■ EXERCISE DETAILS ■
Among the entries below, one stretch runs from the line that contains "# ---- drive" through the line that contains "bpy.context.scene.collection.objects.link(rigid_bodies[body])". Repeat that stretch exactly, ends included, and only that.
BEGIN EXERCISE INPUT
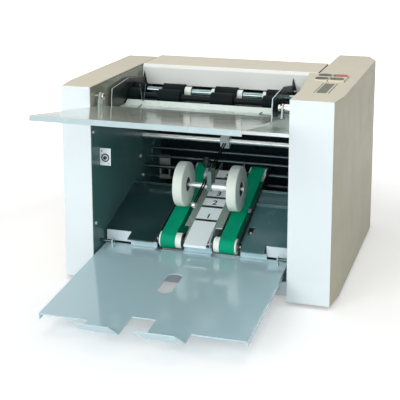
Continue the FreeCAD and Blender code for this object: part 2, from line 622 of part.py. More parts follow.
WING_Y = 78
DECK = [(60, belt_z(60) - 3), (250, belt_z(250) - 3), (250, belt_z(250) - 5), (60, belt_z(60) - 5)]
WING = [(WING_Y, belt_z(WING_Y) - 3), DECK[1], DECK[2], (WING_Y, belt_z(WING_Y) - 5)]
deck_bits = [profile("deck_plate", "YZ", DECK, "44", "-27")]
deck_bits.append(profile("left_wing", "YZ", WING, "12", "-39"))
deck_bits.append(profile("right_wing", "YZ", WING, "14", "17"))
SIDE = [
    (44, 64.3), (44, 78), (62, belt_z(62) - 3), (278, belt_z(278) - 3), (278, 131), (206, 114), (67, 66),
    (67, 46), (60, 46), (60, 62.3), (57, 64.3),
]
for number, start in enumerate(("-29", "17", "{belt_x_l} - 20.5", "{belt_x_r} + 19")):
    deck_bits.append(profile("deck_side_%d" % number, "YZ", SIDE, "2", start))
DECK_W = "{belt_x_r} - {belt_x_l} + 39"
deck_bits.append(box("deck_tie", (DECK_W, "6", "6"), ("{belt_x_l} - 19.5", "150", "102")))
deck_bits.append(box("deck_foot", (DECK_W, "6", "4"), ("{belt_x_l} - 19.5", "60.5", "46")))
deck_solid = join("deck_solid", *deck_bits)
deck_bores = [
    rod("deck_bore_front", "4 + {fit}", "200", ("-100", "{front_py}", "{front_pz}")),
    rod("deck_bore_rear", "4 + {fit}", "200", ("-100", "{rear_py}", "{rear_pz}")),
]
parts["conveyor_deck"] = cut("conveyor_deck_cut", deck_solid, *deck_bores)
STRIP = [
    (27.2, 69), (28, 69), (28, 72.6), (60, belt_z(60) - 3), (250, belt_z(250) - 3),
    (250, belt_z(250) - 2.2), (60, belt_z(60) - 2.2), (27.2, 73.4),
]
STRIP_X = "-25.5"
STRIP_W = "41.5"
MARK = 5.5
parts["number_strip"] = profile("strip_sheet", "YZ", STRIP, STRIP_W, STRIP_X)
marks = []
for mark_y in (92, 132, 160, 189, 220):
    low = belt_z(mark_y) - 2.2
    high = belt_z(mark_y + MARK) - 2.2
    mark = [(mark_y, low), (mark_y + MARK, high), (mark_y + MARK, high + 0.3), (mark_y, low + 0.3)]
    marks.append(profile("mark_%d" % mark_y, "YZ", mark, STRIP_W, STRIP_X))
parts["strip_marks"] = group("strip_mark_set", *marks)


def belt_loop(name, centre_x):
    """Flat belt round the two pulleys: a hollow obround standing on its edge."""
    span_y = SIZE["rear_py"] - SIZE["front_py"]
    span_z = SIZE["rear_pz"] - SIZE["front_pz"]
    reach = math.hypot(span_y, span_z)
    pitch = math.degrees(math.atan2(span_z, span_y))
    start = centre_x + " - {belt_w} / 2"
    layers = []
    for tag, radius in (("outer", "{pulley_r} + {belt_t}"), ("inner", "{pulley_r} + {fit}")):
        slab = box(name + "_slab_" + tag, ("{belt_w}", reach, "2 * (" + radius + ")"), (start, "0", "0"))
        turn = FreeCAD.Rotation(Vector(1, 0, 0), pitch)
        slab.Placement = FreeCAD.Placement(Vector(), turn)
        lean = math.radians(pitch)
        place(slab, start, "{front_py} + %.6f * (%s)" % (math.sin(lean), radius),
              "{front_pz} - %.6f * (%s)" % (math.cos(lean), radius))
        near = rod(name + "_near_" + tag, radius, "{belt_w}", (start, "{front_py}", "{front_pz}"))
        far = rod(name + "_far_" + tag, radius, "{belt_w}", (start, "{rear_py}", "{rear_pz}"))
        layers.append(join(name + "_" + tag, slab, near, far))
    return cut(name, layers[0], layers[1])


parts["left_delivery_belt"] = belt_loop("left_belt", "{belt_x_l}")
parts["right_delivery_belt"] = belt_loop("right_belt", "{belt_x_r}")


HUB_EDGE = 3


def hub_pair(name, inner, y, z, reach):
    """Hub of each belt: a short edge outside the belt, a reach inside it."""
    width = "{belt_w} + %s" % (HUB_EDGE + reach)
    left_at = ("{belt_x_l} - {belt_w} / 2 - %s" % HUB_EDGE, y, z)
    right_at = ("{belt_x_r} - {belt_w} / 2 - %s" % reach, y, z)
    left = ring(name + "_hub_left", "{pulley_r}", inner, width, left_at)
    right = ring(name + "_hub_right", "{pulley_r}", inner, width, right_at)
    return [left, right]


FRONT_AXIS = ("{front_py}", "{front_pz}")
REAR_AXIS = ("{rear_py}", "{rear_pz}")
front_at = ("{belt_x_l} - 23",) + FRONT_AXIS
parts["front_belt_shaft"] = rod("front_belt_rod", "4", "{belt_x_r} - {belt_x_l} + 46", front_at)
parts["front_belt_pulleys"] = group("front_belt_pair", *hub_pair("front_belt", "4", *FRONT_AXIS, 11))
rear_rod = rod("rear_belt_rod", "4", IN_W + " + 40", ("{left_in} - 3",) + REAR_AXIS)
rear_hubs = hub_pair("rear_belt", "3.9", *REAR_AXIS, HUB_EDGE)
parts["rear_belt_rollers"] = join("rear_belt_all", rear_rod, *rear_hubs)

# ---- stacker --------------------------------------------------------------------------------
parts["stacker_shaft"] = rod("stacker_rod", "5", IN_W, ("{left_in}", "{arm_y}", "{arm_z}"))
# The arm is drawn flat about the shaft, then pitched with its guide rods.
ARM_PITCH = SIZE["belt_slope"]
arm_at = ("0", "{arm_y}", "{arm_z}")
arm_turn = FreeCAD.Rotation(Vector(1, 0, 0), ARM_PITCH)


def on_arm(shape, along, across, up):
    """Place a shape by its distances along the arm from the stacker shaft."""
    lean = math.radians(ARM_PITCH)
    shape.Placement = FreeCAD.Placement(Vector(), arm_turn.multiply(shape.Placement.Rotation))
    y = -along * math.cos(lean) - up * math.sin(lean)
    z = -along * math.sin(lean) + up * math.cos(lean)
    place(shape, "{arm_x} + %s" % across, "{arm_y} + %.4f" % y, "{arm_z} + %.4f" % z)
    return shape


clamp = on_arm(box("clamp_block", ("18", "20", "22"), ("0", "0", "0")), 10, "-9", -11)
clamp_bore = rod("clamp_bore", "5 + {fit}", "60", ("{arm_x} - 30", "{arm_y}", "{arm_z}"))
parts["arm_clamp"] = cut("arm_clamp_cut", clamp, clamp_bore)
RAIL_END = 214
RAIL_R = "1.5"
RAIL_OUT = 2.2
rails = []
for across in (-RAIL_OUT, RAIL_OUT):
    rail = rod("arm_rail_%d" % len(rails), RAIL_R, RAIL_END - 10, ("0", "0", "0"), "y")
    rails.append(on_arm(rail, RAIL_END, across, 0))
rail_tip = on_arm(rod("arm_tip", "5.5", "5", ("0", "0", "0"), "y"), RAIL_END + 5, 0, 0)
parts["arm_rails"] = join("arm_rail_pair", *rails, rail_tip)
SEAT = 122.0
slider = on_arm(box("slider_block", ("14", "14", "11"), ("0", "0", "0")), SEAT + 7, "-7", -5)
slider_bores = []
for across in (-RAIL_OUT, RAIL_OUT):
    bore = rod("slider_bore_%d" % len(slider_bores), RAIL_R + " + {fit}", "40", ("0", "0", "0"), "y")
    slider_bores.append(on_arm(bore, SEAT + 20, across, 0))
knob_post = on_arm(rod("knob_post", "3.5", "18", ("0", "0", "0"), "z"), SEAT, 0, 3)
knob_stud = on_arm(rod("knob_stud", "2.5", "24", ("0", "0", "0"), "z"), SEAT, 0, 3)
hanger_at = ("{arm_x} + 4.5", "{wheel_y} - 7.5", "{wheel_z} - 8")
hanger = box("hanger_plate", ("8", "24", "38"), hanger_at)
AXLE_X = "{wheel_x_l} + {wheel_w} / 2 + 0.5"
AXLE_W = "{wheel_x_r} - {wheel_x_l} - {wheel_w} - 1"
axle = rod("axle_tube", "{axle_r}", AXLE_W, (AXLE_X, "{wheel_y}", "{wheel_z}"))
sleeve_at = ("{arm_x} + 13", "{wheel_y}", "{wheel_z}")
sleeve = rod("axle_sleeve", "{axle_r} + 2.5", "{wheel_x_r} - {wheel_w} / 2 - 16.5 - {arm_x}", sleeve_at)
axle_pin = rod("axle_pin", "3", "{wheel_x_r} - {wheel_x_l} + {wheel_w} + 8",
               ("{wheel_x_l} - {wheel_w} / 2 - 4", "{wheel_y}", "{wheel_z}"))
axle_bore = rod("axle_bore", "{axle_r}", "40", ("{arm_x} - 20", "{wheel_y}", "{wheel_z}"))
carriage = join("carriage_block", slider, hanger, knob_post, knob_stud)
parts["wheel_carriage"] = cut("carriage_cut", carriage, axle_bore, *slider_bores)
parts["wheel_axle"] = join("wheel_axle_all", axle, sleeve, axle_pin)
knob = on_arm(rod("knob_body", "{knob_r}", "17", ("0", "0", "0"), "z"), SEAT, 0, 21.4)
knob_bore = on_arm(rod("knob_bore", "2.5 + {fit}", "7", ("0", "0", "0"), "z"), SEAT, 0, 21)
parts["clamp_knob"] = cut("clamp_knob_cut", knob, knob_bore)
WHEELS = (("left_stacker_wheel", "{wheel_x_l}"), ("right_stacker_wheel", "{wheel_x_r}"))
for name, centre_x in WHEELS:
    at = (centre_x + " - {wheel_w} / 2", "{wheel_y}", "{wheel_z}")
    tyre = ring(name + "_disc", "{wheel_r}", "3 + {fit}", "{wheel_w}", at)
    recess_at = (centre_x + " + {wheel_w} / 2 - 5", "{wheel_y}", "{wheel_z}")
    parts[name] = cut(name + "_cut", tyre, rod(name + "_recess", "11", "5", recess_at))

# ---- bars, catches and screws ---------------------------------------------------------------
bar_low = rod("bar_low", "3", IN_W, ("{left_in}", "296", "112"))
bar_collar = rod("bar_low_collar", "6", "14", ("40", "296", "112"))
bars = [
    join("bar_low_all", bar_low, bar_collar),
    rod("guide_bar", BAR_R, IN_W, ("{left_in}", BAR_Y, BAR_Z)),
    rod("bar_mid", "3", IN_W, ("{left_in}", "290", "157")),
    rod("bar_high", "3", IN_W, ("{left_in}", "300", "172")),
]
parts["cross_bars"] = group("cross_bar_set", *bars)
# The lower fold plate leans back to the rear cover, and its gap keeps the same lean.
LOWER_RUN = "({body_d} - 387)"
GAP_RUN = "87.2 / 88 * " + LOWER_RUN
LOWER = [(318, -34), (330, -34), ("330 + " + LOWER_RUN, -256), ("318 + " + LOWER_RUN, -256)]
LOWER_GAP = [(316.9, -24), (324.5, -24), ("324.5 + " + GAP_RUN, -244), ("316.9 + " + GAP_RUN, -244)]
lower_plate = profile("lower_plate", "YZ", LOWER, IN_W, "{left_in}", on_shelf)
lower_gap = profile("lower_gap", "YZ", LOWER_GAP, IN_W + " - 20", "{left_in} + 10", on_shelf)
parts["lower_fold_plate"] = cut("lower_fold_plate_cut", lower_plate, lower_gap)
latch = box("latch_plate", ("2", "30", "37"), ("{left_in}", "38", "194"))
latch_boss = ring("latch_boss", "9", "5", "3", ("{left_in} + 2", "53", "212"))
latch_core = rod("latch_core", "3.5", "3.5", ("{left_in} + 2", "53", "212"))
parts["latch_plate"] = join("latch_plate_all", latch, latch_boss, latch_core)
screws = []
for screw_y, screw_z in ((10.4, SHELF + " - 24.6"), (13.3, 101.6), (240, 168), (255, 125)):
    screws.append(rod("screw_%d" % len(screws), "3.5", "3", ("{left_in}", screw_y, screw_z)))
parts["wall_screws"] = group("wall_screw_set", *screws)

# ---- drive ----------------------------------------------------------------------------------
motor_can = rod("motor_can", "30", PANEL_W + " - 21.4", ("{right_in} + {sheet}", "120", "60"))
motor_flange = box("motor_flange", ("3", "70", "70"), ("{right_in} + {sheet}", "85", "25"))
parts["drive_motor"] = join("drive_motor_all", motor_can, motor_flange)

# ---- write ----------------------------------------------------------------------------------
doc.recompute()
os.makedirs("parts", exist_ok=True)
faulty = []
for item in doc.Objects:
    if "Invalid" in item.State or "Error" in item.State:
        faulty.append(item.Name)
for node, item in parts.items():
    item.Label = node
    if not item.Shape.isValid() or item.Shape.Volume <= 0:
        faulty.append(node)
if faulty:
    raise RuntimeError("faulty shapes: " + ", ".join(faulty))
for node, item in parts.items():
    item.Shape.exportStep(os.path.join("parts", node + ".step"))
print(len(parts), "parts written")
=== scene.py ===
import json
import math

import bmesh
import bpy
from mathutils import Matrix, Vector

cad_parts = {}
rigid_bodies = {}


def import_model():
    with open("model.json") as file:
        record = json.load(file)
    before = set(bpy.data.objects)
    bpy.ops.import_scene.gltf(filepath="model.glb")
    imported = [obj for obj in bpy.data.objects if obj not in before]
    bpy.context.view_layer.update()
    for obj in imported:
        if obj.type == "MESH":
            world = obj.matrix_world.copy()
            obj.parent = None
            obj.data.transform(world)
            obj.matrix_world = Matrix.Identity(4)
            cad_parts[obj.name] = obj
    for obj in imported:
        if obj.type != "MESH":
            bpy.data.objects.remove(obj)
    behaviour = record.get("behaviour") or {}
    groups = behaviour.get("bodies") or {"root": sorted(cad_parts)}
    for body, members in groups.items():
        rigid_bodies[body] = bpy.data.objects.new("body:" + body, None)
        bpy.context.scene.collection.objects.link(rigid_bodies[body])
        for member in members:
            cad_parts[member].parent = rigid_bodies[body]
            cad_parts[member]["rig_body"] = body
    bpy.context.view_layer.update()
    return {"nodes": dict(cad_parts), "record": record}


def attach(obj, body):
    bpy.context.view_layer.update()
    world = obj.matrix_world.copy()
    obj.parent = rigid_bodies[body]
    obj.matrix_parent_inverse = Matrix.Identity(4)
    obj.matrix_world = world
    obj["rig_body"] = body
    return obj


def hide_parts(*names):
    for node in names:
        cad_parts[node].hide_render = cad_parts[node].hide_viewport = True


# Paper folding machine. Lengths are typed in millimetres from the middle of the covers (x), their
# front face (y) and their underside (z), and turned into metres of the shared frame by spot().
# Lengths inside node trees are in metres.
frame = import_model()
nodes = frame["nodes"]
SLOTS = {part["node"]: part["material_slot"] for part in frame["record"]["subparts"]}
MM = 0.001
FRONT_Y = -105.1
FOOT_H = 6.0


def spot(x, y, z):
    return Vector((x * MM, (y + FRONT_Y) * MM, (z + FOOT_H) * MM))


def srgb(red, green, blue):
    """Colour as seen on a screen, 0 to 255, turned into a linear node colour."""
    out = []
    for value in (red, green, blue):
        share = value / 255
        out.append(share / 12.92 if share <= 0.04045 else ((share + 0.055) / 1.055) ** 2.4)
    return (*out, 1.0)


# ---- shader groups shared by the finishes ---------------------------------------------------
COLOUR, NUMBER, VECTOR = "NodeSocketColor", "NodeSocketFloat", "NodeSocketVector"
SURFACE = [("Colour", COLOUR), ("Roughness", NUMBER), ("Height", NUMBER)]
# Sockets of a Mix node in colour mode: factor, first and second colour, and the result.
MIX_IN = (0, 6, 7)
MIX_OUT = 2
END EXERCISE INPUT
BEGIN EXERCISE INPUT
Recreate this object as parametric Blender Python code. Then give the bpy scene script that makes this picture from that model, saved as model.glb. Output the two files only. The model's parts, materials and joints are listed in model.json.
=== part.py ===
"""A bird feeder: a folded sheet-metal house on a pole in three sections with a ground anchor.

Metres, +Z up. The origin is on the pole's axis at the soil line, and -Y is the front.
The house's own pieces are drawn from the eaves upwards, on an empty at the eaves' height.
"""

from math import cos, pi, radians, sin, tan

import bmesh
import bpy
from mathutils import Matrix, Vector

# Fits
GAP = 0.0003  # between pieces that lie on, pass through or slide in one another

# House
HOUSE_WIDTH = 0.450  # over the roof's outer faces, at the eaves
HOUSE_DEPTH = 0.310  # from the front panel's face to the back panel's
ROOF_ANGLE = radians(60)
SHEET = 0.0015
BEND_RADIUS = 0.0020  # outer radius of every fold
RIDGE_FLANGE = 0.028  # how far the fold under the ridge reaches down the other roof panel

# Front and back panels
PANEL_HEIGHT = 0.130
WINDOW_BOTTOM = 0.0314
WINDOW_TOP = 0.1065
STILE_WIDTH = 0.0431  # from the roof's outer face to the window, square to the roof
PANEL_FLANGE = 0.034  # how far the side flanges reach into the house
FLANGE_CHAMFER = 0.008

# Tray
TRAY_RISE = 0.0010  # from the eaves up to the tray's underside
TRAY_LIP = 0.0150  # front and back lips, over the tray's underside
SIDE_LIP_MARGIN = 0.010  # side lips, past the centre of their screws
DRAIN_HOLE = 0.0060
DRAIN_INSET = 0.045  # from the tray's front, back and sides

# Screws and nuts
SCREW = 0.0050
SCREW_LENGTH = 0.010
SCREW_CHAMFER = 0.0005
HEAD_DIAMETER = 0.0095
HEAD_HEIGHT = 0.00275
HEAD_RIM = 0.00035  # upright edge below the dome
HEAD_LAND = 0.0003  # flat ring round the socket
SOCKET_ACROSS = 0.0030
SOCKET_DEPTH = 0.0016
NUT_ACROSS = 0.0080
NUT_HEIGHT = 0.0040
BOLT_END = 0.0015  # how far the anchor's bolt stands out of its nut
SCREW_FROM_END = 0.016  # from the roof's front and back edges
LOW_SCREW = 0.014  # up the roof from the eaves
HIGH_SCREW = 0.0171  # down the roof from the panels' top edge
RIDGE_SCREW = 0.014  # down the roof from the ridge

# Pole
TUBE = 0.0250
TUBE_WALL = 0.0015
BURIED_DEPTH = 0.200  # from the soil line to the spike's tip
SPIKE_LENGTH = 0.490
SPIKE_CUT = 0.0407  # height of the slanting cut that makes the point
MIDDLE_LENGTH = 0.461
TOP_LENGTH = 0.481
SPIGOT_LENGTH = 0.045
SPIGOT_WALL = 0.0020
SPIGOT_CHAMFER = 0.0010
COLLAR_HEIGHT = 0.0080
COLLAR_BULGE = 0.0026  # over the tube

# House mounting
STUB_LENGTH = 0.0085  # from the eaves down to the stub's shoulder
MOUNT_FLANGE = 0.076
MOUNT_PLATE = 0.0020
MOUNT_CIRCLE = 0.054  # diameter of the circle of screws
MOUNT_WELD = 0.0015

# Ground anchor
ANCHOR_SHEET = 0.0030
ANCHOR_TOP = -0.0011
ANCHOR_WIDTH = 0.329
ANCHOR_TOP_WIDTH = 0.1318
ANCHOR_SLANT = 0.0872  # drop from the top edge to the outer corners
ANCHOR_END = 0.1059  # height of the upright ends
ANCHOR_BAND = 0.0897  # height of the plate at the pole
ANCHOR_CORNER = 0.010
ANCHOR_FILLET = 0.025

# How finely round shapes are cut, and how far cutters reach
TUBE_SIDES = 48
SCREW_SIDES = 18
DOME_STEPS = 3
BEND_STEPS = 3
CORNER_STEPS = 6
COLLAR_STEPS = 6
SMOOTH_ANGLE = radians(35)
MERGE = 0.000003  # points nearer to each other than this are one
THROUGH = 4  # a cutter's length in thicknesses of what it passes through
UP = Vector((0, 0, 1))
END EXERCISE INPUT
■ ANSWER TO THE TASK ■
# ---- drive ----------------------------------------------------------------------------------
motor_can = rod("motor_can", "30", PANEL_W + " - 21.4", ("{right_in} + {sheet}", "120", "60"))
motor_flange = box("motor_flange", ("3", "70", "70"), ("{right_in} + {sheet}", "85", "25"))
parts["drive_motor"] = join("drive_motor_all", motor_can, motor_flange)

# ---- write ----------------------------------------------------------------------------------
doc.recompute()
os.makedirs("parts", exist_ok=True)
faulty = []
for item in doc.Objects:
    if "Invalid" in item.State or "Error" in item.State:
        faulty.append(item.Name)
for node, item in parts.items():
    item.Label = node
    if not item.Shape.isValid() or item.Shape.Volume <= 0:
        faulty.append(node)
if faulty:
    raise RuntimeError("faulty shapes: " + ", ".join(faulty))
for node, item in parts.items():
    item.Shape.exportStep(os.path.join("parts", node + ".step"))
print(len(parts), "parts written")
=== scene.py ===
import json
import math

import bmesh
import bpy
from mathutils import Matrix, Vector

cad_parts = {}
rigid_bodies = {}


def import_model():
    with open("model.json") as file:
        record = json.load(file)
    before = set(bpy.data.objects)
    bpy.ops.import_scene.gltf(filepath="model.glb")
    imported = [obj for obj in bpy.data.objects if obj not in before]
    bpy.context.view_layer.update()
    for obj in imported:
        if obj.type == "MESH":
            world = obj.matrix_world.copy()
            obj.parent = None
            obj.data.transform(world)
            obj.matrix_world = Matrix.Identity(4)
            cad_parts[obj.name] = obj
    for obj in imported:
        if obj.type != "MESH":
            bpy.data.objects.remove(obj)
    behaviour = record.get("behaviour") or {}
    groups = behaviour.get("bodies") or {"root": sorted(cad_parts)}
    for body, members in groups.items():
        rigid_bodies[body] = bpy.data.objects.new("body:" + body, None)
        bpy.context.scene.collection.objects.link(rigid_bodies[body])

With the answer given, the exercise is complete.